----- Data provided -----

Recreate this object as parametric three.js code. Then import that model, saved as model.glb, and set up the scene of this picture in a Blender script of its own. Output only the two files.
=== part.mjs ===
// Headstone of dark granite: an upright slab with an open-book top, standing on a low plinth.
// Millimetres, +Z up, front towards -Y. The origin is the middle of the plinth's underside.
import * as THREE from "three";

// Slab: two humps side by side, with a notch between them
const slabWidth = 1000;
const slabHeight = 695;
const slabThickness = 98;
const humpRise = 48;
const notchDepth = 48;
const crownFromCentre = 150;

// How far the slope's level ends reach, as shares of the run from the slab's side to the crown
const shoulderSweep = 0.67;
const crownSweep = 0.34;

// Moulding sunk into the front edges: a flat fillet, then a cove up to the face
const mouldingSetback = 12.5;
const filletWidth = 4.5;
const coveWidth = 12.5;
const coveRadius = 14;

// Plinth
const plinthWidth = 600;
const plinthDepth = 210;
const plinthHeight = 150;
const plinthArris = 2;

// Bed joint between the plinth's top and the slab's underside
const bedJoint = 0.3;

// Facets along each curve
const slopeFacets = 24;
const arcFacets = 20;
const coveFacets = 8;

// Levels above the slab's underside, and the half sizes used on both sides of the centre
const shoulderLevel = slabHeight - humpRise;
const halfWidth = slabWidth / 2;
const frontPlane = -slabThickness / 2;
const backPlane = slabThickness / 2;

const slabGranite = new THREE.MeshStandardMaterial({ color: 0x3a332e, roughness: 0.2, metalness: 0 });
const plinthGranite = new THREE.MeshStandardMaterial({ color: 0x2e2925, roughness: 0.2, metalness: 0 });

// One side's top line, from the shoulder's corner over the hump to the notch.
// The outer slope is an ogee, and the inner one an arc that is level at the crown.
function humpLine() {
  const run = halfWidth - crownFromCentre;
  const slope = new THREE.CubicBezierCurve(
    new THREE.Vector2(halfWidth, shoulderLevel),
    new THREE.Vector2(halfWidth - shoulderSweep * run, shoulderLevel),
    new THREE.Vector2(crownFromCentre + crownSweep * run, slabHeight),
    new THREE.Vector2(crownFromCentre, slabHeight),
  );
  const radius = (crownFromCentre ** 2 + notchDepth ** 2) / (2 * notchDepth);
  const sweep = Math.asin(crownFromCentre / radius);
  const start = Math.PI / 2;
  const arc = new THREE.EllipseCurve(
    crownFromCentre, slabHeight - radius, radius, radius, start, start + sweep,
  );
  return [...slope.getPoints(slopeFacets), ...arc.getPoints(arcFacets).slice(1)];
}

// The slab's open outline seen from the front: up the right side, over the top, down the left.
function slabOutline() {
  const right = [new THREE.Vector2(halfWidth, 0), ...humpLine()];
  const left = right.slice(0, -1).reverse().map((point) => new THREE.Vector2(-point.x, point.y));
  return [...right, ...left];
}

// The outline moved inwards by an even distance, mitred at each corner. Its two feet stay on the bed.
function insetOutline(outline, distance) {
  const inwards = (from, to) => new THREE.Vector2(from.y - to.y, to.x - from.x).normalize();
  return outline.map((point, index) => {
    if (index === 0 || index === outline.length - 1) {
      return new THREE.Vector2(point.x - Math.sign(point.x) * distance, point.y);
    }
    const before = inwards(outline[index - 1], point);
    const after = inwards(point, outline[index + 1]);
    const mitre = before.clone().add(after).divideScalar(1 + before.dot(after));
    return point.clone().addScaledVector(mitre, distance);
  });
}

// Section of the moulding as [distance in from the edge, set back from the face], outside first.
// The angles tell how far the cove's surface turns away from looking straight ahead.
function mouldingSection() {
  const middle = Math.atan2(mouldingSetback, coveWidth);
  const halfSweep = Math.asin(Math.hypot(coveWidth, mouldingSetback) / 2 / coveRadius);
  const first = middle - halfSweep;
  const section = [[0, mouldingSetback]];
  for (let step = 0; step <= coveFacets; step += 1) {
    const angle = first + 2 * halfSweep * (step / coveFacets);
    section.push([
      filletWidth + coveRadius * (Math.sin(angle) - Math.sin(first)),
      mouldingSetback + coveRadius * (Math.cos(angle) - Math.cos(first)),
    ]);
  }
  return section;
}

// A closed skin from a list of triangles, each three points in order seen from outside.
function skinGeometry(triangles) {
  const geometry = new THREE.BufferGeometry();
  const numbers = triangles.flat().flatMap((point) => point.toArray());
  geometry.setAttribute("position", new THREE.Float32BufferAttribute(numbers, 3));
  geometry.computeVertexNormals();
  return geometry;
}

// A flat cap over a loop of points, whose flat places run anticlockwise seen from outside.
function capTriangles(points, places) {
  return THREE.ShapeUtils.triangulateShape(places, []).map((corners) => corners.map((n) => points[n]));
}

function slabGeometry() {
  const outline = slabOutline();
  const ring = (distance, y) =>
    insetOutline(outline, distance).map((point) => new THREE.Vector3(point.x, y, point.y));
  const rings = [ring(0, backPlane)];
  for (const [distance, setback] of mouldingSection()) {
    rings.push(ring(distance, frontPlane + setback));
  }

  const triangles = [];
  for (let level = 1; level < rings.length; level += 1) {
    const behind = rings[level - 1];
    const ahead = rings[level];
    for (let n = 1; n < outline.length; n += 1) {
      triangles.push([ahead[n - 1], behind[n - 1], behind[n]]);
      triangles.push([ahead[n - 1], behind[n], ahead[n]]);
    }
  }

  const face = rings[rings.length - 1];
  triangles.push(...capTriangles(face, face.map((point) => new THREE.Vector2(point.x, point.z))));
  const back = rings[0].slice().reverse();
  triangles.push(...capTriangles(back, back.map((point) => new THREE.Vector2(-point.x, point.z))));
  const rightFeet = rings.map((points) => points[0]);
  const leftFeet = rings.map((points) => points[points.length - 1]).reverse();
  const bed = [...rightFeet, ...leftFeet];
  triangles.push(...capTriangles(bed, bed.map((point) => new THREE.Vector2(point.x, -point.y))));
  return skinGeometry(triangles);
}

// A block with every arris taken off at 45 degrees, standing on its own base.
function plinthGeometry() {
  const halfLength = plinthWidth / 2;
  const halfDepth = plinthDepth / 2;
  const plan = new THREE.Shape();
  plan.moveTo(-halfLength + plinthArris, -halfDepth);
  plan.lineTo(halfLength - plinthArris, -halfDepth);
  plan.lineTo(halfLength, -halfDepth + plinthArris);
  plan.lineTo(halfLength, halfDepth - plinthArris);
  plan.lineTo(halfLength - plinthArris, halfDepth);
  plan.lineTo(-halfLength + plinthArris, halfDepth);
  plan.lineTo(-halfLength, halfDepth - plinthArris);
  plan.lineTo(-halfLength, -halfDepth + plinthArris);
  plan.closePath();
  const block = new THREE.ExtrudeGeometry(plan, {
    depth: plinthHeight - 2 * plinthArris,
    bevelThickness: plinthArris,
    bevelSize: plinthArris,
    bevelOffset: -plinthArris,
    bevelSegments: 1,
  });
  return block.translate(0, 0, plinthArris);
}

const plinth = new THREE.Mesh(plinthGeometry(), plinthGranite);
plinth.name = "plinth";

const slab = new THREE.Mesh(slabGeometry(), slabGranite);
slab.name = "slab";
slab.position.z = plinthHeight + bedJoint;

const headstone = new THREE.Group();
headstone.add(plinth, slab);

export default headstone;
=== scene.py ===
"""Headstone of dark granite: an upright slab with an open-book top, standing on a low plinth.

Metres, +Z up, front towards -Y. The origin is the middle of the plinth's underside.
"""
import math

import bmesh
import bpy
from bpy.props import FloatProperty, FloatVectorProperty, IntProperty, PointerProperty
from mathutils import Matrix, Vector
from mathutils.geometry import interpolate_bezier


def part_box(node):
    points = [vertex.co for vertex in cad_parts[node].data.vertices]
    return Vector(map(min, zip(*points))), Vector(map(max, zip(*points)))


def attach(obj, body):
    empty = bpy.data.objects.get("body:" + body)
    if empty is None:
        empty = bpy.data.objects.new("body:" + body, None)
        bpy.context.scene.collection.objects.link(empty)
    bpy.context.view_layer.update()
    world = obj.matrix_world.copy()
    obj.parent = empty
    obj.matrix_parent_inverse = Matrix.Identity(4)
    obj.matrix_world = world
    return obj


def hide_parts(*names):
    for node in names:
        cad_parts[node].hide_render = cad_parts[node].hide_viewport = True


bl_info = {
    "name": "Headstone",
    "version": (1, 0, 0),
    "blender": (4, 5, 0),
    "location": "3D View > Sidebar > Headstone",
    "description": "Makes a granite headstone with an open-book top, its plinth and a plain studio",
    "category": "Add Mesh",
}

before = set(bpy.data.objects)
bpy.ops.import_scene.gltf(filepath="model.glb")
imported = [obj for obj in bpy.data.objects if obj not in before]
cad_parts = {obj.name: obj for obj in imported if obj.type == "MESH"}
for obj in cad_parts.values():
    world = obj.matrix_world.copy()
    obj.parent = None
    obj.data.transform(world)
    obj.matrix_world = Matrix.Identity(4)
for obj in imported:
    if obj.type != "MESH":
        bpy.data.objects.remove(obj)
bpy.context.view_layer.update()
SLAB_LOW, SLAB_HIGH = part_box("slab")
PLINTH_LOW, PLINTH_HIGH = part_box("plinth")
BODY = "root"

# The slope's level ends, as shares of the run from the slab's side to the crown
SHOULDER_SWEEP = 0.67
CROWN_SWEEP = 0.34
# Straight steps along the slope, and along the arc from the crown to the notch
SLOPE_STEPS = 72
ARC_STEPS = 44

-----

Aim »
Nothing but the lines from the line that contains "const slab = new" through the line that contains "points = [vertex.co" should be given again, each exactly as it stands, both ends included.

Output for this exercise »
const slab = new THREE.Mesh(slabGeometry(), slabGranite);
slab.name = "slab";
slab.position.z = plinthHeight + bedJoint;

const headstone = new THREE.Group();
headstone.add(plinth, slab);

export default headstone;
=== scene.py ===
"""Headstone of dark granite: an upright slab with an open-book top, standing on a low plinth.

Metres, +Z up, front towards -Y. The origin is the middle of the plinth's underside.
"""
import math

import bmesh
import bpy
from bpy.props import FloatProperty, FloatVectorProperty, IntProperty, PointerProperty
from mathutils import Matrix, Vector
from mathutils.geometry import interpolate_bezier


def part_box(node):
    points = [vertex.co for vertex in cad_parts[node].data.vertices]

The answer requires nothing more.